C’è un filo ideale ad unire la cerimonia che ricorda tutte le vittime dei bombardamenti che rasero letteralmente al suolo Viterbo durante la seconda guerra mondiale: una classe del liceo scientifico Ruffini, guidata dalla professoressa Maria Grazia Storcè, che partecipa alla cerimonia alla chiesa di San Francesco. E’ la quinta D a rappresentare l’anello di congiunzione tra quei terribili giorni di settant’anni fa e il presente, ancora caratterizzato da focolai di guerra più o meno grandi in ogni angolo del mondo, con il loro carico di morti, distruzioni, violenze. Durante la messa, celebrata dal vescovo monsignor Lino Fumagalli, ricorre costantemente il tema del no al terrore, al sangue innocente che scorre, alle vittime (spesso donne e bambini).
Proprio il 17 gennaio del 1945 verso l’ora di pranzo un violentissimo bombardamento (70 tonnellate di ordigni lanciati) mise in ginocchio Viterbo . Impossibile stabilire il numero di coloro che persero la vita in quelle ore: ragazzi che tornavano da scuola, gente che pranzava nel ristorante via S. Bonaventura, cittadini sorpresi nelle quotidiane occupazioni. E non solo viterbesi, ma anche persone che erano scappate via dal Frusinate e dal Cassinate per sfuggire alla guerra e che incontrarono la morte nella città dove avevano trovato rifugio. Ci sono anche i parenti di quelle vittime e i rappresentanti delle associazioni regionali nella commemorazione in San Francesco.

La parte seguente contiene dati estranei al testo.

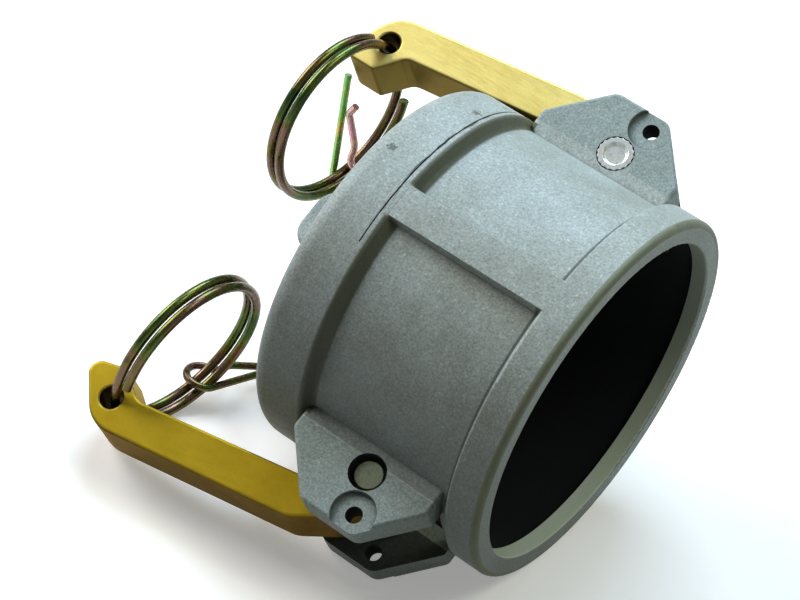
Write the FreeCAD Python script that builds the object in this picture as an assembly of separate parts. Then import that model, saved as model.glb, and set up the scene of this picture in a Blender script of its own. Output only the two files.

Il sindaco Leonardo Michelini e l’assessore provinciale Giuseppe Fraticelli rappresentano le istituzioni, ma sono presenti anche l’assessore Barelli, consiglieri comunali, tanti semplici cittadini, magari congiunti di coloro che morirono sotto le bombe. Cerimonia sobria durante la quale Rosanna De Marchi (che ha condotto insieme a Francesco Morelli un’interessante ricerca proprio sulle vittime dei bombardamenti) ricorda non senza un pizzico di commozione quei terribili mesi durante i quali Viterbo (snodo cruciale nei collegamenti tra Nord e Roma) fu letteralmente martoriata dagli aerei inglesi e americani. In chiesa c’è anche una mostra fotografica che testimonia i lutti e gli ingentissimi danni provocati dalle bombe: sarà visitabile anche nei prossimi giorni.
I ragazzi del 5.D restano colpiti e assorti. “Un’esperienza interessante – confessa una giovane maturanda – che ci ha dato la possibilità di conoscere una realtà che non conoscevamo. Magari qualcuno di noi ne approfitterà per utilizzare questa vicenda come argomento della tesina per gli esami di stato”. Intanto, Rosanna De Marchi e la professoressa Storcè (docente di inglese) concordano un incontro nell’aula magna del Ruffini nei primi di giorni di febbraio, durante la settimana dedicata al recupero dei debiti scolastici, per parlare ancora di quelle vicende: questa sì che è scuola vera e utile alla formazione dei giovani.